The crankshaft could not be rotated by hand. The accessory section was then removed, which revealed thermal and corrosion damage throughout the accessory section and its associated gears. The bottom spark plugs were removed. Their electrodes were intact and light to dark gray in color. The turbocharger wastegate was three-fourths open. The cold section of the turbocharger had been consumed by fire. The hot section impeller housing did not exhibit any rotational scoring.
The fire had melted sections from the bottom of the engine case, including the oil sump with the engine data plate. The exposed sections allowed for borescope access. Holes were drilled on top of the engine case to allow borescope access to that section.
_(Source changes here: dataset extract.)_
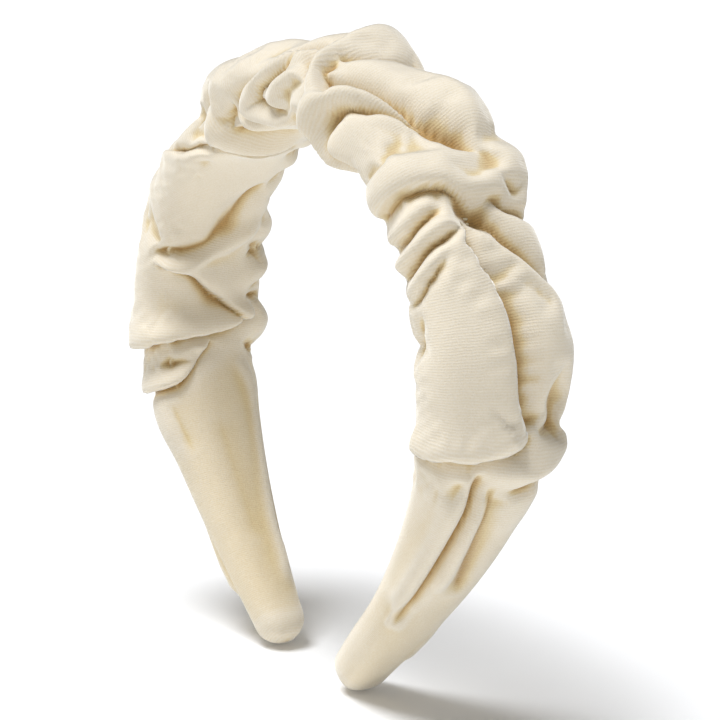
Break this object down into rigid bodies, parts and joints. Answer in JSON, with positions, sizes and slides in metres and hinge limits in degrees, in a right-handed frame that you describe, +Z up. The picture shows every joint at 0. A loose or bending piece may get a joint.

The cylinders were also examined with a borescope and no evidence of a catastrophic engine failure was observed with the cylinders, camshaft, or crankshaft.
Airworthiness Directive (AD) 85-24-03 and Mooney service bulletin (SB) M-20-230 noted reports of fuel and water having been found trapped between ribs due to one or more rib drain holes being sealed over during tank sealing, particularly in tanks that have been resealed. Such water could be released during severe turbulence. The AD and SB addressed older model Mooney aircraft and was not applicable to the accident airplane make and model. For the make and model of the accident airplane, the fuel tank inspection called for in the AD and SB was included in the service manual. Review of maintenance records revealed that the accident airplane's right fuel tank had been repaired in 2002 and 2010. Postcrash fire damage precluded the examination of the wing fuel tanks for blockage in the rib drain holes.